The Mudcat Café TM
Thread #171928   Message #4179482
Posted By: Stilly River Sage
19-Aug-23 - 11:43 AM
Thread Name: Armchair Archaeologist (via Google Earth) pt 2
Subject: RE: Armchair Archaeologist (via Google Earth) pt 2
I recognize the name because the island had a weird role in an odd novel I read (The High Mountains of Portugal by Yann Martel - save yourself the trouble and don't read it, it's just plain odd.)

From your article (it took a couple of tries to fix the link, but I'd seen this myself this week so figured out where it was):
While other Portuguese sugar mills relied on enslaved people solely for manual labor, in the São Tomé sugar plantation system, enslaved people — largely from what are now Benin, the Republic of the Congo, Angola and the Democratic Republic of the Congo — performed nearly all the tasks, from the harvesting and processing of sugarcane to the carpentry and stone masonry needed to build and run the mills.

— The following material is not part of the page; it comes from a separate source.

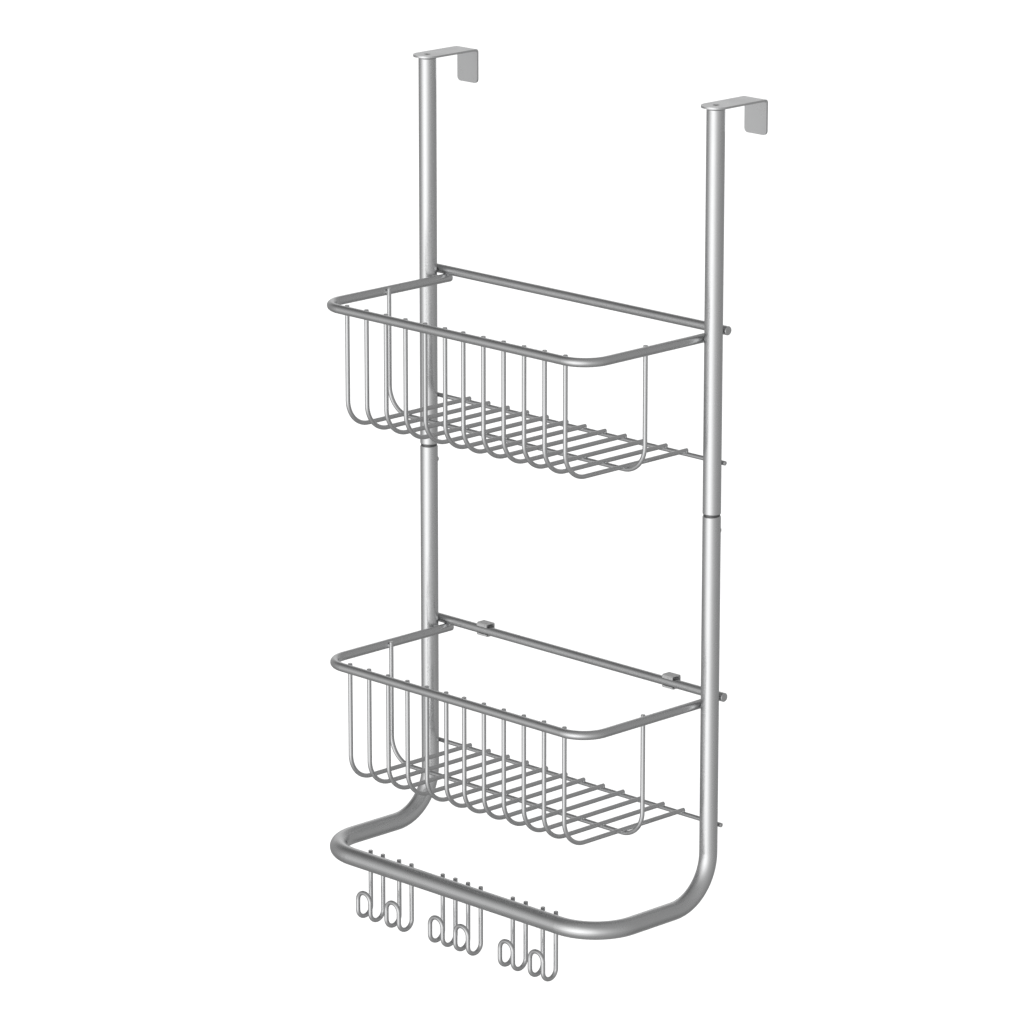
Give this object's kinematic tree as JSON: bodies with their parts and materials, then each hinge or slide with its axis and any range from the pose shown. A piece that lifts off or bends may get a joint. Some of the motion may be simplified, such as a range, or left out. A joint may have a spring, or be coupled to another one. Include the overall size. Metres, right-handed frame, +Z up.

This made São Tomé "the first plantation economy in the tropics based on sugar monoculture and slave labour, a model exported to the New World where it developed and expanded," the researchers wrote in a new study, published Monday (Aug. 14) in the journal Antiquity.

"The island's plantations were so successful that in the 1530s, São Tomé surpassed Madeira — an Atlantic archipelago that the Portuguese used for their lucrative sugar operations — in supplying the European markets with sugar, and dozens of sugar mills were built." - unpaid labor will do that.